We could, on 24 June, have initiated the process of leaving the EU by starting the process envisaged in Article 50. For the more fastidious among us, a parliamentary vote could have been held first, which would have delayed notification to the Commission by a week. It would have cost us £350 million, which would otherwise have gone to the health service, but you can’t put a price on parliamentary democracy, can you?

Leaving the EU would in fact be quite easy. Hard Brexit is straightforward. We cut all links with the EU and act as if it is simply a foreign country. That’s what reasserting national sovereignty means.

And if we want to reassert our national sovereignty, we have to allow the others to reassert theirs. As long as the UK remains a member of the EU, once it has decided it would rather not stay, it is impinging on the national sovereignty of the other member states. It should do the decent thing, accept the logic of its own position, and get on with getting out.

Why hasn’t it?

The reason is that leaving the EU is the easy bit. It’s what happens next that is difficult.

Complex and detailed trade agreements don’t write themselves. Security cooperation depends on trust which the British people have magnificently not shown. Political relationships need nurturing and don’t survive the abuse and ignorance that the new British government thrives on.

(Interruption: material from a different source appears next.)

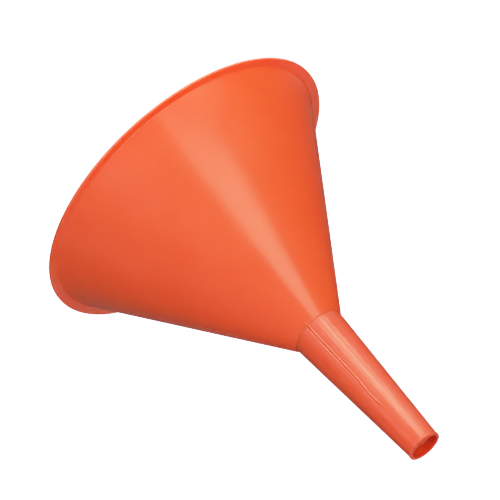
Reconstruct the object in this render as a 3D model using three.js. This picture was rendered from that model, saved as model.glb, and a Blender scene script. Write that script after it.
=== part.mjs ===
// A round plastic funnel in two moulded pieces: a wide bowl with a flat rim, and a tapered spout
// pushed over the bowl's neck.
// Millimetres, +Z up. The funnel stands mouth down: the rim's flat face lies on z = 0 with its
// centre at the origin, and the spout points straight up.

import * as THREE from 'three';

// Bowl
const RIM_RADIUS = 100;
const RIM_WIDTH = 4.8;
const RIM_THICKNESS = 1.5;
const BOWL_WALL = 1.5;
const BOWL_HALF_ANGLE = THREE.MathUtils.degToRad(31.45);
const SHOULDER_HEIGHT = 128;
const BOWL_SEGMENTS = 128;

// Spout
const TIP_HEIGHT = 225.8;
const TIP_RADIUS = 10.3;
const SPOUT_HALF_ANGLE = THREE.MathUtils.degToRad(3.6);
const SPOUT_WALL = 1.4;
const TIP_BEAD_LENGTH = 2.4;
const TIP_BEAD_PROUD = 0.5;
const SPOUT_SEGMENTS = 64;

// Joint between the two: the bowl's neck stands inside the spout's wide end
const NECK_LENGTH = 10;
const NECK_WALL = 1.3;
const JOINT_GAP = 0.3;
const THROAT_ROUNDING_LENGTH = 14;
const THROAT_ROUNDING_STEPS = 6;

const bowlRadius = (height) => RIM_RADIUS - RIM_WIDTH - height * Math.tan(BOWL_HALF_ANGLE);
const bowlInnerRadius = (height) => bowlRadius(height) - BOWL_WALL / Math.cos(BOWL_HALF_ANGLE);
const spoutRadius = (height) => TIP_RADIUS + (TIP_HEIGHT - height) * Math.tan(SPOUT_HALF_ANGLE);
const spoutInnerRadius = (height) => spoutRadius(height) - SPOUT_WALL;
const neckRadius = (height) => spoutInnerRadius(height) - JOINT_GAP;
const neckInnerRadius = (height) => neckRadius(height) - NECK_WALL;

// A solid of revolution about the Z axis from a closed outline of [radius, height] pairs, given
// from the lower inner edge outward and then up the outside.
function turned(name, outline, segments, material) {
  const points = [...outline, outline[0]].map(([radius, height]) => new THREE.Vector2(radius, height));
  const geometry = new THREE.LatheGeometry(points, segments);
  geometry.rotateX(Math.PI / 2);
  const mesh = new THREE.Mesh(geometry, material);
  mesh.name = name;
  return mesh;
}

// The inside of the bowl rounds from the cone into the bore of the neck.
function throatOutline() {
  const bendHeight = SHOULDER_HEIGHT - BOWL_WALL;
  const boreHeight = SHOULDER_HEIGHT + NECK_WALL;
  const coneHeight = bendHeight - THROAT_ROUNDING_LENGTH;
  const curve = new THREE.QuadraticBezierCurve(
    new THREE.Vector2(neckInnerRadius(boreHeight), boreHeight),
    new THREE.Vector2(neckInnerRadius(bendHeight), bendHeight),
    new THREE.Vector2(bowlInnerRadius(coneHeight), coneHeight),
  );
  return curve.getPoints(THROAT_ROUNDING_STEPS).map((point) => [point.x, point.y]);
}

function bowl() {
  const neckEnd = SHOULDER_HEIGHT + NECK_LENGTH;
  const outline = [
    [bowlInnerRadius(0), 0],
    [RIM_RADIUS, 0],
    [RIM_RADIUS, RIM_THICKNESS],
    [bowlRadius(RIM_THICKNESS), RIM_THICKNESS],
    [bowlRadius(SHOULDER_HEIGHT), SHOULDER_HEIGHT],
    [neckRadius(SHOULDER_HEIGHT), SHOULDER_HEIGHT],
    [neckRadius(neckEnd), neckEnd],
    [neckInnerRadius(neckEnd), neckEnd],
    ...throatOutline(),
  ];
  const satinPlastic = new THREE.MeshStandardMaterial({ color: 0xe8552c, roughness: 0.38, metalness: 0 });
  return turned('bowl', outline, BOWL_SEGMENTS, satinPlastic);
}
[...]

That’s why we’ve not chosen hard Brexit. Because it’s not really what we want. There remains residual need for some aspects of EU membership, even now.

The danger remains nevertheless that hard Brexit is what we get. Anything softer requires a credible and coherent approach by Theresa May and her leading ministers, which will be tricky, and unanimity among the 27 member states, which will be trickier still.

There’s a certain justice that the advocates of a soft Brexit, who face being undone by this unanimity requirement, are the same people who said unanimity was a good idea when we were a member.